▸ Problem statement
Print exactly those lines that run from the beginning of the data to the line bearing "CORNER_STEPS = 4", inclusive.

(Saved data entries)
________________________
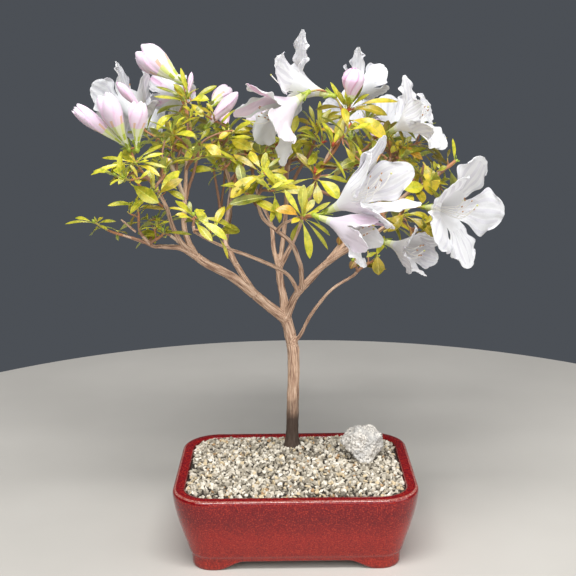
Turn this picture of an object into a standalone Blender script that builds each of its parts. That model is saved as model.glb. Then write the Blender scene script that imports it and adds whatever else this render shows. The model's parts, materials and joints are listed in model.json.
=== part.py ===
"""An azalea bonsai in bloom, growing in a glazed rectangular pot.

The tables and the geometry helpers work in millimetres, and the meshes are made in metres.
X runs to the right, Y to the back and Z up from the underside of the pot's feet.
"""
import math
import random
from collections import namedtuple

import bmesh
import bpy
from mathutils import Matrix, Vector
from mathutils.bvhtree import BVHTree
from mathutils.geometry import delaunay_2d_cdt

MM = 0.001
GAP = 0.3

# The pot
POT_LENGTH = 200.0
POT_WIDTH = 150.0
POT_HEIGHT = 66.0
POT_CORNER = 32.0
RIM_BREADTH = 10.0
FOOT_INSET = 14.5
FOOT_RING = 10.0
FOOT_HEIGHT = 9.0
APRON_HEIGHT = 7.5
FOOT_BRACKET = 20.0
FOOT_CURVE = 24.0
FLOOR_THICKNESS = 6.0
CORNER_STEPS = 4

# The growing surface: low lumps of grit, level round the trunk's mound and under the stone
GRAVEL_EDGE = 62.6
GRAVEL_SHOULDER = 64.4
SHOULDER_BREADTH = 4.0
GRAVEL_TOP = 65.6
LUMP_SPACING = 14.0
LUMP_RISE = 0.9
LUMP_SHIFT = 2.0
LUMP_SEED = 5
LUMP_ROOM = 5.0
MOUND_HEIGHT = 2.2
MOUND_FOOT = 20.0
MOUND_TOP = 12.0
RING_POINTS = 12

# The stone, on a level round of grit. Each facet has the azimuth and elevation of its outward
# direction, and its distance from the stone's middle
STONE_PLACE = (57.5, 16.0)
STONE_MIDDLE = 14.0
STONE_ROOM = 21.0
STONE_FACETS = ((180, 46, 13.6), (-165, -42, 13.2), (0, 6, 18.5), (14, 46, 17.5), (-90, 12, 13.5),
                (-48, -4, 17.0), (-128, 14, 14.5), (90, 18, 13.5), (45, 12, 17.0), (138, 6, 15.0),
                (-76, 54, 14.2), (105, 55, 14.0), (-30, 82, 13.6), (-12, -34, 17.5))

# The trunk
TRUNK_PLACE = (-2.0, 36.5)
TRUNK_THICKNESS = 10.5
TRUNK_TOP_THICKNESS = 10.0
FLARE = 2.6
FLARE_HEIGHT = 14.0
LIMB_SPACING = 18.0

# Leaves, twigs and blossom
LEAF_SHORT = 17.0
LEAF_LONG = 36.0
LEAF_BREADTH = 0.42
LEAF_THICKNESS = 0.8
LEAF_DROOP = 0.12
LEAF_FOLD = 0.14
LEAF_WIDEST = 0.52
LEAF_ROOM = 0.6
TWIG_THICKNESS = 2.8
TWIG_TIP_THICKNESS = 1.7
TWIG_SWEEP = 0.35
TWIG_SPACING = 18.0
TWIG_ROOM = 0.7
TWIG_TRIES = 6
STEM_LEAD = 3.0
STEM_SPACING = 8.0
STEM_FOOT = 0.94
SHOOT_DISTANCE = 24.0
SHOOT_WAY = (0.5, 0.6, 0.35)
SEED_REACH = 0.7
SEED_LOWEST = -0.2
SEED_TRIES = 400
WHORL_STEP = 1.0
WHORL_TURN = math.radians(137.5)
WHORL_LEAN = (38.0, 104.0)
WHORL_FIRST = 0.3
CROWN_AXIS = Vector((0.0, 60.0, 0.0))
LOBES = 5
FUNNEL_LENGTH = 30.0
FUNNEL_BASE = 1.8
FUNNEL_WAIST = 0.32
PETAL_THICKNESS = 1.2
PETAL_BREADTH = 0.42
PETAL_TIP = 0.5
PETAL_WIDEST = 0.55
PETAL_CURL = (math.radians(-6.0), math.radians(9.0))
UP = Vector((0.0, 0.0, 1.0))

Limb = namedtuple("Limb", "name parent share thick thin route")
Bloom = namedtuple("Bloom", "base azimuth elevation turn spreads length mouth")
Bud = namedtuple("Bud", "base azimuth elevation length breadth")
Mass = namedtuple("Mass", "name bough stem tips extra leaves centre reach blooms buds")
Shape = namedtuple("Shape", "points faces")

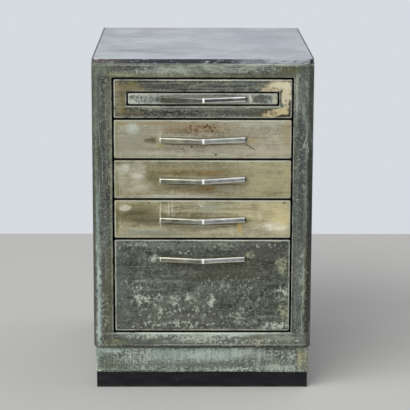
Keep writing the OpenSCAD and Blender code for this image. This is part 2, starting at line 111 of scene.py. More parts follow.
class Shade:
    """A node material whose patterns follow the piece's own coordinates."""

    def __init__(self, name, roughness=0.5, metallic=0.0, gloss=0.5):
        self.material = bpy.data.materials.new(name)
        self.material.use_nodes = True
        self.tree = self.material.node_tree
        self.shader = self.tree.nodes["Principled BSDF"]
        self.shader.inputs["Roughness"].default_value = roughness
        self.shader.inputs["Metallic"].default_value = metallic
        self.shader.inputs["Specular IOR Level"].default_value = gloss
        self.place = self.node("TexCoord").outputs["Object"]
        self.xyz = self.node("SeparateXYZ", [self.place]).outputs
        self.colour = None

    def node(self, kind, inputs=(), **settings):
        return add_node(self.tree, kind, inputs, **settings)

    def math(self, operation, *values):
        return self.node("Math", values, operation=operation).outputs[0]

    def vector(self, operation, *values):
        made = self.node("VectorMath", values, operation=operation)
        return made.outputs["Value" if operation == "LENGTH" else "Vector"]

    def upright(self, x, z):
        """The place (x, 0, z)."""
        return self.node("CombineXYZ", [x, 0.0, z]).outputs[0]

    def turned(self, place, axis, degrees):
        return self.node("VectorRotate", [place, None, None, radians(degrees)],
                         rotation_type=axis + "_AXIS").outputs[0]

    def step(self, value, low, high):
        """0 below low, 1 above high, smooth between; low may lie above high."""
        flip = float(low > high)
        return self.node("MapRange", [value, min(low, high), max(low, high), flip, 1 - flip],
                         interpolation_type="SMOOTHSTEP").outputs["Result"]

    def noise(self, scale, detail, roughness, shift=0.0, place=None, output="Fac"):
        """Noise with `scale` waves a metre, as one number or one for each axis."""
        scale = (scale,) * 3 if isinstance(scale, (int, float)) else scale
        where = self.vector("MULTIPLY", place or self.place, scale)
        if shift:
            where = self.vector("ADD", where, (shift, shift * 0.7, -shift))
        return self.node("TexNoise", [where, None, 1.0, detail, roughness]).outputs[output]

    def mix(self, share, a, b):
        return self.node("Mix", [share, *[None] * 5, a, b], data_type="RGBA",
                         clamp_factor=True).outputs[2]

    def coat(self, share, tint, strength=None):
        """Lays a tint over the colour so far."""
        if strength is not None:
            share = self.math("MULTIPLY", share, strength)
        self.colour = self.mix(share, self.colour, tint)

    def scaled(self, value, factor, add=0.0):
        return self.math("MULTIPLY_ADD", value, factor, add)

    def total(self, *terms, add=0.0):
        """Sum of values, each times its weight."""
        result = add
        for value, weight in terms:
            result = self.scaled(value, weight, result)
        return result

    def patch(self, place, x, z, half_w, half_h, soft, tilt=0.0):
        """1 inside an oval round (x, z), in millimetres, fading out across its edge."""
        off = self.vector("SUBTRACT", place, (x * MM, 0, z * MM))
        if tilt:
            off = self.turned(off, "Y", tilt)
        off = self.vector("MULTIPLY", off, (1 / (half_w * MM), 0, 1 / (half_h * MM)))
        return self.step(self.vector("LENGTH", off), 1 + soft, 1 - soft)

    def rim(self, low_x, high_x, low_z, high_z, width, place=None):
        """1 on a rectangle's outline, fading to 0 at `width` from it, inside and outside."""
        middle = ((low_x + high_x) / 2, 0, (low_z + high_z) / 2)
        half = ((high_x - low_x) / 2, 1, (high_z - low_z) / 2)
        off = self.vector("ABSOLUTE", self.vector("SUBTRACT", place or self.place, middle))
        off = self.node("SeparateXYZ", [self.vector("SUBTRACT", off, half)]).outputs
        away = self.math("ABSOLUTE", self.math("MAXIMUM", off[0], off[2]))
        return self.step(away, width, width * 0.25)

    def finish(self, bump=None, depth=0.0, roughness=None, metallic=None):
        if bump is not None:
            bump = self.node("Bump", [1.0, depth, None, bump]).outputs["Normal"]
        for key, value in (("Base Color", self.colour), ("Roughness", roughness),
                           ("Metallic", metallic), ("Normal", bump)):
            feed(self.tree, self.shader.inputs[key], value)
        return self.material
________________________
▸ Final result
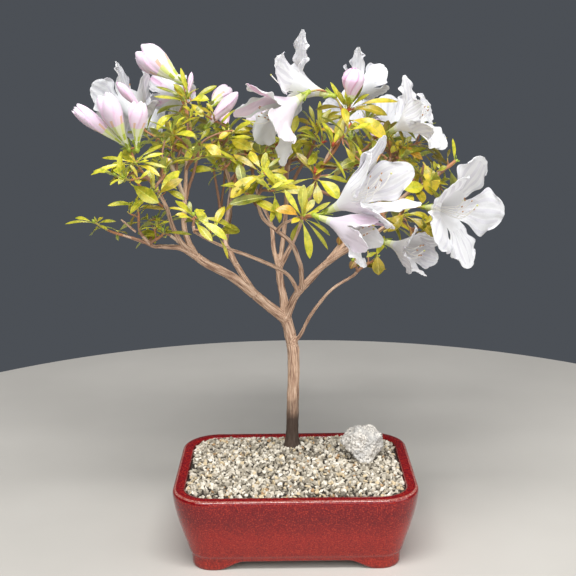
Turn this picture of an object into a standalone Blender script that builds each of its parts. That model is saved as model.glb. Then write the Blender scene script that imports it and adds whatever else this render shows. The model's parts, materials and joints are listed in model.json.
=== part.py ===
"""An azalea bonsai in bloom, growing in a glazed rectangular pot.

The tables and the geometry helpers work in millimetres, and the meshes are made in metres.
X runs to the right, Y to the back and Z up from the underside of the pot's feet.
"""
import math
import random
from collections import namedtuple

import bmesh
import bpy
from mathutils import Matrix, Vector
from mathutils.bvhtree import BVHTree
from mathutils.geometry import delaunay_2d_cdt

MM = 0.001
GAP = 0.3

# The pot
POT_LENGTH = 200.0
POT_WIDTH = 150.0
POT_HEIGHT = 66.0
POT_CORNER = 32.0
RIM_BREADTH = 10.0
FOOT_INSET = 14.5
FOOT_RING = 10.0
FOOT_HEIGHT = 9.0
APRON_HEIGHT = 7.5
FOOT_BRACKET = 20.0
FOOT_CURVE = 24.0
FLOOR_THICKNESS = 6.0
CORNER_STEPS = 4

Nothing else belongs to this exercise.